Durante siglos, la política fue —al menos en su versión más noble— el arte de organizarnos para convivir. Representar intereses diversos, construir consensos, canalizar las tensiones de lo colectivo. Pero la política que vemos hoy dista mucho de eso. Se ha convertido en una maquinaria diseñada no para comprendernos, sino para enfrentarnos.
Hoy la política es espectáculo, branding, cálculo.
Los partidos ya no nos invitan a pensar, nos empujan a tomar partido. Nos arrastran a elegir entre polos fabricados, a consumir discursos que se construyen como productos de temporada.
¿Y si el problema no es quién gobierna, sino cómo entendemos el hecho de gobernarnos?

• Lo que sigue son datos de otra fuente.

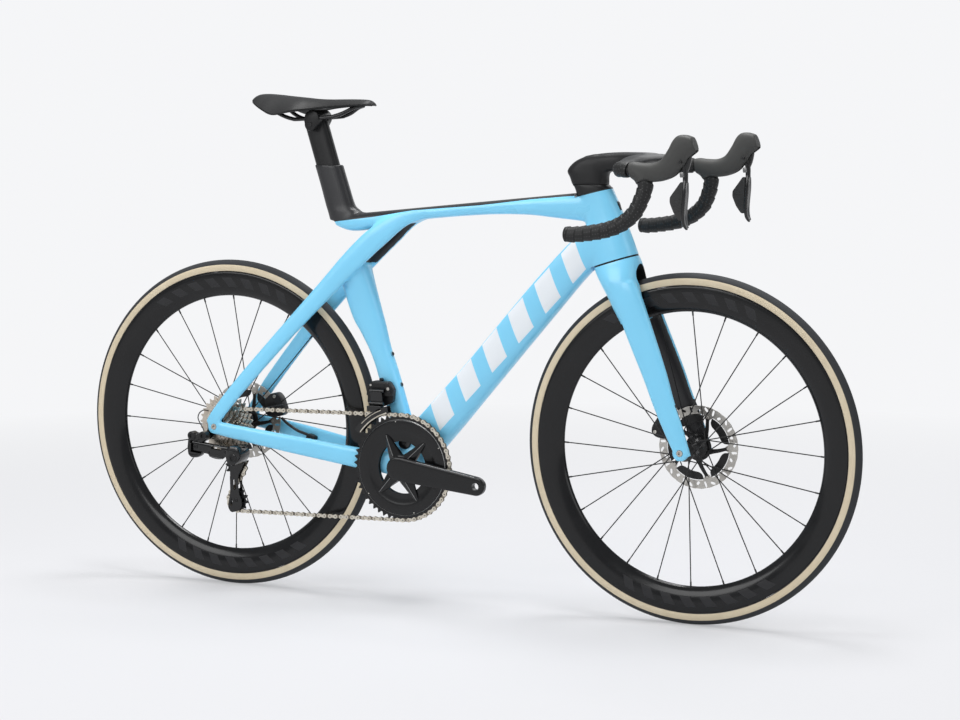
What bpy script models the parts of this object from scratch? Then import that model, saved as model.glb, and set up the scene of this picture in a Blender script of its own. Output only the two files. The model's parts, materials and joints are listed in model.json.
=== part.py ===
# Aero road bike with disc brakes, electronic shifting and deep wheels
# Metres. +X points forward, +Y to the rider's left, +Z up, the ground is Z = 0
import math

import bmesh
import bpy
from mathutils import Matrix, Vector

# Driving dimensions
TYRE_RADIUS = 0.336
TYRE_HALF_WIDTH = 0.0140
TYRE_WALL = 0.0035
RIM_OUTER_RADIUS = 0.3118
RIM_DEPTH = 0.0495
RIM_HALF_WIDTH = 0.0146
WHEEL_STEPS = 36
WHEELBASE = 1.006
CHAINSTAY_LENGTH = 0.418
BB_DROP = 0.064
SEAT_ANGLE = math.radians(72.8)
HEAD_ANGLE = math.radians(73.25)
FORK_RAKE = 0.045
FORK_LENGTH = 0.3835
HEAD_TUBE_LENGTH = 0.138
SEAT_MAST_HEIGHT = 0.5955
SEATPOST_HEIGHT = 0.6900
TOP_TUBE_SEAT_HEIGHT = 0.5205
GAP = 0.0003

# Axles and hub spacing
AXLE_RADIUS = 0.006
FREEHUB_RADIUS = 0.0088
HUB_BORE_RADIUS = (AXLE_RADIUS + GAP) / math.cos(math.pi / 16)
FRONT_INNER_HALF = 0.050
FRONT_LEG_THICKNESS = 0.0135
REAR_INNER_HALF = 0.071
REAR_DROPOUT_THICKNESS = 0.011
SPOKES_PER_SIDE = 12
SPOKE_WIDTH = 0.0024
SPOKE_THICKNESS = 0.0011
ROTOR_RADIUS = 0.080
ROTOR_HALF_THICKNESS = 0.0009
ROTOR_BORE_RADIUS = 0.0173
FRONT_ROTOR_Y = 0.0375
REAR_ROTOR_Y = 0.0515
FRONT_CALIPER_ANGLE = math.radians(152)
REAR_CALIPER_ANGLE = math.radians(25)
PAD_THICKNESS = 0.003
PAD_RUNNING_GAP = 0.0006
CALIPER_BACK = 0.0077

# Drivetrain
CHAIN_PITCH = 0.0127
CHAIN_Y = -0.0470
PLATE_HALF_HEIGHT = 0.0042
PLATE_WAIST = 0.0029
PLATE_INNER_Y = 0.0012
PLATE_OUTER_Y = 0.0024
OUTER_RING_TEETH = 52
INNER_RING_TEETH = 36
INNER_RING_OFFSET = 0.0065
RING_HALF_THICKNESS = 0.0009
COGS = (11, 12, 13, 14, 15, 16, 17, 19, 21, 24, 27, 30)
COG_SPACING = 0.0034
COG_HALF_THICKNESS = 0.0008
CHAIN_COG = 6
PULLEY_TEETH = 11
PULLEY_PIN_RADIUS = 0.0030
TOOTH_ROOT = 0.0040
TOOTH_TIP = 0.0030
CRANK_LENGTH = 0.1725
CRANK_ANGLE = math.radians(-8.2)
SPIDER_ANGLES = [CRANK_ANGLE + math.radians(a) for a in (54, 126, -126, -54)]
CRANK_INNER_Y = 0.0560
CRANK_THICKNESS = 0.0140
SPINDLE_RADIUS = 0.012
PEDAL_HOLE_RADIUS = 0.0072
RING_BORE_RADIUS = 0.0525
BOLT_CIRCLE = 0.0600
SPIDER_REACH = 0.0730
BOLT_RADIUS = 0.0040
DROPOUT_RADIUS = 0.0150
BOSS_RADIUS = 0.0055
BOSS_HEIGHT = 0.0015
BB_SHELL_RADIUS = 0.0300
BB_SHELL_HALF = 0.0428
BB_CUP_RADIUS = 0.0210
BB_FLANGE = 0.0017

# Steering and cockpit
STEERER_RADIUS = 0.0143
UPPER_BEARING_RADIUS = 0.0210
LOWER_BEARING_RADIUS = 0.0255
BEARING_HEIGHT = 0.007
HEADSET_COVER_TOP = 0.0132
STEERER_ABOVE_HEAD = 0.048
STEM_REACH = 0.1045
STEM_RISE = 0.0626
BAR_RADIUS = 0.0113
BAR_HALF_WIDTH = 0.168
WING_HALF_WIDTH = 0.137
BAR_FLARE = 0.018
BAR_REACH = 0.061
BAR_DROP = 0.1355
TAPE_THICKNESS = 0.0032
TAPE_SWELL = 0.0010
LEVER_LENGTH = 0.121
HOOD_UNDERSIDE = 0.0380
LEVER_SLOT_HALF = 0.0048

# Saddle and seatpost
SEATPOST_DEPTH = 0.0485
SEATPOST_WIDTH = 0.0250
SEATPOST_BOLT = SEATPOST_HEIGHT - 0.0135
SEATPOST_CLAMP = SEATPOST_HEIGHT - 0.0010
SEATPOST_INSERTION = 0.060
SADDLE_LENGTH = 0.258
SADDLE_WIDTH = 0.145
SADDLE_HEIGHT = 0.0405
RAIL_RADIUS = 0.0040
RAIL_HALF_SPACING = 0.0222
RAIL_TILT = math.radians(3.5)
CLAMP_RADIUS = 0.0165
CLAMP_EAR_RADIUS = 0.0130
CLAMP_HALF_WIDTH = 0.0290
POST_OFFSET = -0.0030

X = Vector((1, 0, 0))
Y = Vector((0, 1, 0))
Z = Vector((0, 0, 1))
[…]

En un mundo donde cada vez más personas trabajan, piensan y se vinculan sin fronteras, ¿tiene sentido seguir organizándonos por nacionalidades, por partidos, por ideologías rígidas?
¿No sería más coherente empezar a hablar de acuerdos de valores, de marcos éticos compartidos, revisables, vivos, dinámicos?
No estoy hablando de utopías ingenuas ni de eliminar el conflicto.
El desacuerdo es necesario. La tensión es parte de lo humano.
Pero hay una diferencia entre tensionar para crecer, y tensionar para destruir al otro.
Una sociedad madura no necesita más polarización, necesita co-creación.
No necesita más leyes impuestas desde arriba, sino reglas de convivencia construidas desde abajo, por quienes realmente viven las consecuencias.
Imagino un futuro donde los Estados —si es que siguen existiendo— funcionen más como plataformas abiertas de valor común que como estructuras verticales de control.
Donde la ciudadanía no se base en un documento, sino en la participación consciente dentro de comunidades interconectadas.
Imagino, sobre todo, una política que deje de ser lucha por el poder y se transforme en acuerdo consciente sobre cómo queremos vivir juntos.
Quizás no estemos tan lejos.
Quizás ya empezamos sin darnos cuenta.